Copy the data below exactly.

[Scripts that build objects]
□ □ □ □ □

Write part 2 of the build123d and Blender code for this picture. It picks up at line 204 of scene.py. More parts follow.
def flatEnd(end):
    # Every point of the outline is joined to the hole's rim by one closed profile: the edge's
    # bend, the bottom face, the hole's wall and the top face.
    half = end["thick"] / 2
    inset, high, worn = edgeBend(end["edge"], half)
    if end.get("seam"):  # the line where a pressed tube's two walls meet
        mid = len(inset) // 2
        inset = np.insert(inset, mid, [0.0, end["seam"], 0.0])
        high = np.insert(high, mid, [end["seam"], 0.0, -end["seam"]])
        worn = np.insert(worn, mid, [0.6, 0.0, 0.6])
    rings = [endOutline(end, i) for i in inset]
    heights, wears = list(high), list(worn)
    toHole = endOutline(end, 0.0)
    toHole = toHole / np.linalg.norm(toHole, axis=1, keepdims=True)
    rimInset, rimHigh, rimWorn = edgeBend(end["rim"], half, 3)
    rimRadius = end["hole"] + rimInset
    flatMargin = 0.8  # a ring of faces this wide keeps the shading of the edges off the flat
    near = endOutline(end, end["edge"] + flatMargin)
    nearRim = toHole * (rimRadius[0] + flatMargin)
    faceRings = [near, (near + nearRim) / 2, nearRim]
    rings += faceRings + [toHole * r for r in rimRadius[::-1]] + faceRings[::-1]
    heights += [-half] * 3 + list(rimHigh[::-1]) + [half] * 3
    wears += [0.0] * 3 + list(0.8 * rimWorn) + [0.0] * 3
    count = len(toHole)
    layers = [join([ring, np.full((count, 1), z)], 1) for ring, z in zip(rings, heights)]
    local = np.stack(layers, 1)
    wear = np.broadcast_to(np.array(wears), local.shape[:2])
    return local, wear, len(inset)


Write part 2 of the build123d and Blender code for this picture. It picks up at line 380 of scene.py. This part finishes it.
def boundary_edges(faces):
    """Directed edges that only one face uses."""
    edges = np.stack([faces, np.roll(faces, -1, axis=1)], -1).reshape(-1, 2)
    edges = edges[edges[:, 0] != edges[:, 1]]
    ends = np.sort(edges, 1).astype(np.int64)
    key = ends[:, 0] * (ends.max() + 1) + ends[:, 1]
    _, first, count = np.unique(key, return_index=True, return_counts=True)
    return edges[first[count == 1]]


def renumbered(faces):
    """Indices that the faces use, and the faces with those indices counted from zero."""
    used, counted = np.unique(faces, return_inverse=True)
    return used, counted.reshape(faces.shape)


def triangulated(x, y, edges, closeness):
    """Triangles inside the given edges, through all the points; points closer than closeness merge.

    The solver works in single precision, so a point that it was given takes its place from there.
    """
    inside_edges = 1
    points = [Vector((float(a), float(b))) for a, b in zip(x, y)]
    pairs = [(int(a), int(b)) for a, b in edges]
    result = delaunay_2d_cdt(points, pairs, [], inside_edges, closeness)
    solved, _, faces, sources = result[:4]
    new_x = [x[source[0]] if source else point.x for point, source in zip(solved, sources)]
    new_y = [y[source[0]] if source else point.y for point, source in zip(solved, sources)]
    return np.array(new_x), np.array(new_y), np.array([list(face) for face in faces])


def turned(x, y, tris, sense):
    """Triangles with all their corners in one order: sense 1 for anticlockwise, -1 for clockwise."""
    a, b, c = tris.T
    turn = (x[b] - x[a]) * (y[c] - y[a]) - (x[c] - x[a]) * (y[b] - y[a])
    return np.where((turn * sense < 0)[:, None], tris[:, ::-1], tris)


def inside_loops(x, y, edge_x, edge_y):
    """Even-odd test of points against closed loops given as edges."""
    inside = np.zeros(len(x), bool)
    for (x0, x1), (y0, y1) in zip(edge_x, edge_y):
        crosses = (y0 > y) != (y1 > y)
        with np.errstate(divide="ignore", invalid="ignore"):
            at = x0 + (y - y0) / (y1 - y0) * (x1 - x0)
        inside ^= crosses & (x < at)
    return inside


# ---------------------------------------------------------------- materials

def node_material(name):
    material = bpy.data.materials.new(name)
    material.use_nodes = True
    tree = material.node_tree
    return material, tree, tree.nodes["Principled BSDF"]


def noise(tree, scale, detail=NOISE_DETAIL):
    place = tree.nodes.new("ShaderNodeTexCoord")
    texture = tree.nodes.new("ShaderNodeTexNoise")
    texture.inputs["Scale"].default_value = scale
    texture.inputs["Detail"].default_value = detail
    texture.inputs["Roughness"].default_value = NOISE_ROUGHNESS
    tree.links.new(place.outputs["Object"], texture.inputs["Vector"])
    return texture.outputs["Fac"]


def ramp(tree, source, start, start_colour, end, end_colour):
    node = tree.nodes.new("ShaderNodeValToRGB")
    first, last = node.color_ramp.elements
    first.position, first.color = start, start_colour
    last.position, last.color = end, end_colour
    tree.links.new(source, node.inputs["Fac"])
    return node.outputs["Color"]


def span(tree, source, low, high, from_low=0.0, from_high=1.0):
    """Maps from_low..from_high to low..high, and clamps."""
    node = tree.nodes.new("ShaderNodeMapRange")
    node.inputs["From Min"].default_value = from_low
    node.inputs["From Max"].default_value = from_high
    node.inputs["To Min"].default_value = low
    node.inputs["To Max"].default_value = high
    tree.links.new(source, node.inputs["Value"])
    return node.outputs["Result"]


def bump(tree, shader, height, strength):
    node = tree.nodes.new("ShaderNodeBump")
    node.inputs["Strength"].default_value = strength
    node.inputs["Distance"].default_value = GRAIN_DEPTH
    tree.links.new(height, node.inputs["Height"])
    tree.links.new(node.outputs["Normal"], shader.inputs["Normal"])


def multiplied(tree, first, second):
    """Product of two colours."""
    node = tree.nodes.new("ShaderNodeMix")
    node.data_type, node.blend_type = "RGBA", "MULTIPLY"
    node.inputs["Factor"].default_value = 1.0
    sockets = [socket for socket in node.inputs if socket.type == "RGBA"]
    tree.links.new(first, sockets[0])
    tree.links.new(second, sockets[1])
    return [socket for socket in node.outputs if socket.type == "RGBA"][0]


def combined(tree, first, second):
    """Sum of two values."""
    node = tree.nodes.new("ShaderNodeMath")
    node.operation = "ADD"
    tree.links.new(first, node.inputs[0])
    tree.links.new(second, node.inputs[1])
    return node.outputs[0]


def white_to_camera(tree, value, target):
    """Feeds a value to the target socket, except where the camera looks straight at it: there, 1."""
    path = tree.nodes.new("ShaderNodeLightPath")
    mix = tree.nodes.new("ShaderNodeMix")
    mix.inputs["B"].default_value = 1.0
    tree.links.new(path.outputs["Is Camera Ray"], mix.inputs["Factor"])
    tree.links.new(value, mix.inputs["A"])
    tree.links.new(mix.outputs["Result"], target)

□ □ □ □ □

RESPONSE TO THIS TASK —
Write part 2 of the build123d and Blender code for this picture. It picks up at line 204 of scene.py. More parts follow.
def flatEnd(end):
    # Every point of the outline is joined to the hole's rim by one closed profile: the edge's
    # bend, the bottom face, the hole's wall and the top face.
    half = end["thick"] / 2
    inset, high, worn = edgeBend(end["edge"], half)
    if end.get("seam"):  # the line where a pressed tube's two walls meet
        mid = len(inset) // 2
        inset = np.insert(inset, mid, [0.0, end["seam"], 0.0])
        high = np.insert(high, mid, [end["seam"], 0.0, -end["seam"]])
        worn = np.insert(worn, mid, [0.6, 0.0, 0.6])
    rings = [endOutline(end, i) for i in inset]
    heights, wears = list(high), list(worn)
    toHole = endOutline(end, 0.0)
    toHole = toHole / np.linalg.norm(toHole, axis=1, keepdims=True)
    rimInset, rimHigh, rimWorn = edgeBend(end["rim"], half, 3)
    rimRadius = end["hole"] + rimInset
    flatMargin = 0.8  # a ring of faces this wide keeps the shading of the edges off the flat
    near = endOutline(end, end["edge"] + flatMargin)
    nearRim = toHole * (rimRadius[0] + flatMargin)
    faceRings = [near, (near + nearRim) / 2, nearRim]
    rings += faceRings + [toHole * r for r in rimRadius[::-1]] + faceRings[::-1]
    heights += [-half] * 3 + list(rimHigh[::-1]) + [half] * 3
    wears += [0.0] * 3 + list(0.8 * rimWorn) + [0.0] * 3
    count = len(toHole)
    layers = [join([ring, np.full((count, 1), z)], 1) for ring, z in zip(rings, heights)]
    local = np.stack(layers, 1)
    wear = np.broadcast_to(np.array(wears), local.shape[:2])
    return local, wear, len(inset)


Write part 2 of the build123d and Blender code for this picture. It picks up at line 380 of scene.py. This part finishes it.
def boundary_edges(faces):
    """Directed edges that only one face uses."""
    edges = np.stack([faces, np.roll(faces, -1, axis=1)], -1).reshape(-1, 2)
    edges = edges[edges[:, 0] != edges[:, 1]]
    ends = np.sort(edges, 1).astype(np.int64)
    key = ends[:, 0] * (ends.max() + 1) + ends[:, 1]
    _, first, count = np.unique(key, return_index=True, return_counts=True)
    return edges[first[count == 1]]


def renumbered(faces):
    """Indices that the faces use, and the faces with those indices counted from zero."""
    used, counted = np.unique(faces, return_inverse=True)
    return used, counted.reshape(faces.shape)


def triangulated(x, y, edges, closeness):
    """Triangles inside the given edges, through all the points; points closer than closeness merge.

    The solver works in single precision, so a point that it was given takes its place from there.
    """
    inside_edges = 1
    points = [Vector((float(a), float(b))) for a, b in zip(x, y)]
    pairs = [(int(a), int(b)) for a, b in edges]
    result = delaunay_2d_cdt(points, pairs, [], inside_edges, closeness)
    solved, _, faces, sources = result[:4]
    new_x = [x[source[0]] if source else point.x for point, source in zip(solved, sources)]
    new_y = [y[source[0]] if source else point.y for point, source in zip(solved, sources)]
    return np.array(new_x), np.array(new_y), np.array([list(face) for face in faces])


def turned(x, y, tris, sense):
    """Triangles with all their corners in one order: sense 1 for anticlockwise, -1 for clockwise."""
    a, b, c = tris.T
    turn = (x[b] - x[a]) * (y[c] - y[a]) - (x[c] - x[a]) * (y[b] - y[a])
    return np.where((turn * sense < 0)[:, None], tris[:, ::-1], tris)


def inside_loops(x, y, edge_x, edge_y):
    """Even-odd test of points against closed loops given as edges."""
    inside = np.zeros(len(x), bool)
    for (x0, x1), (y0, y1) in zip(edge_x, edge_y):
        crosses = (y0 > y) != (y1 > y)
        with np.errstate(divide="ignore", invalid="ignore"):
            at = x0 + (y - y0) / (y1 - y0) * (x1 - x0)
        inside ^= crosses & (x < at)
    return inside


# ---------------------------------------------------------------- materials

def node_material(name):
    material = bpy.data.materials.new(name)
    material.use_nodes = True
    tree = material.node_tree
    return material, tree, tree.nodes["Principled BSDF"]


def noise(tree, scale, detail=NOISE_DETAIL):
    place = tree.nodes.new("ShaderNodeTexCoord")
    texture = tree.nodes.new("ShaderNodeTexNoise")
    texture.inputs["Scale"].default_value = scale
    texture.inputs["Detail"].default_value = detail
    texture.inputs["Roughness"].default_value = NOISE_ROUGHNESS
    tree.links.new(place.outputs["Object"], texture.inputs["Vector"])
    return texture.outputs["Fac"]


def ramp(tree, source, start, start_colour, end, end_colour):
    node = tree.nodes.new("ShaderNodeValToRGB")
    first, last = node.color_ramp.elements
    first.position, first.color = start, start_colour
    last.position, last.color = end, end_colour
    tree.links.new(source, node.inputs["Fac"])
    return node.outputs["Color"]


def span(tree, source, low, high, from_low=0.0, from_high=1.0):
    """Maps from_low..from_high to low..high, and clamps."""
    node = tree.nodes.new("ShaderNodeMapRange")
    node.inputs["From Min"].default_value = from_low
    node.inputs["From Max"].default_value = from_high
    node.inputs["To Min"].default_value = low
    node.inputs["To Max"].default_value = high
    tree.links.new(source, node.inputs["Value"])
    return node.outputs["Result"]


def bump(tree, shader, height, strength):
    node = tree.nodes.new("ShaderNodeBump")
    node.inputs["Strength"].default_value = strength
    node.inputs["Distance"].default_value = GRAIN_DEPTH
    tree.links.new(height, node.inputs["Height"])
    tree.links.new(node.outputs["Normal"], shader.inputs["Normal"])


def multiplied(tree, first, second):
    """Product of two colours."""
    node = tree.nodes.new("ShaderNodeMix")
    node.data_type, node.blend_type = "RGBA", "MULTIPLY"
    node.inputs["Factor"].default_value = 1.0
    sockets = [socket for socket in node.inputs if socket.type == "RGBA"]
    tree.links.new(first, sockets[0])
    tree.links.new(second, sockets[1])
    return [socket for socket in node.outputs if socket.type == "RGBA"][0]


def combined(tree, first, second):
    """Sum of two values."""
    node = tree.nodes.new("ShaderNodeMath")
    node.operation = "ADD"
    tree.links.new(first, node.inputs[0])
    tree.links.new(second, node.inputs[1])
    return node.outputs[0]


def white_to_camera(tree, value, target):
    """Feeds a value to the target socket, except where the camera looks straight at it: there, 1."""
    path = tree.nodes.new("ShaderNodeLightPath")
    mix = tree.nodes.new("ShaderNodeMix")
    mix.inputs["B"].default_value = 1.0
    tree.links.new(path.outputs["Is Camera Ray"], mix.inputs["Factor"])
    tree.links.new(value, mix.inputs["A"])
    tree.links.new(mix.outputs["Result"], target)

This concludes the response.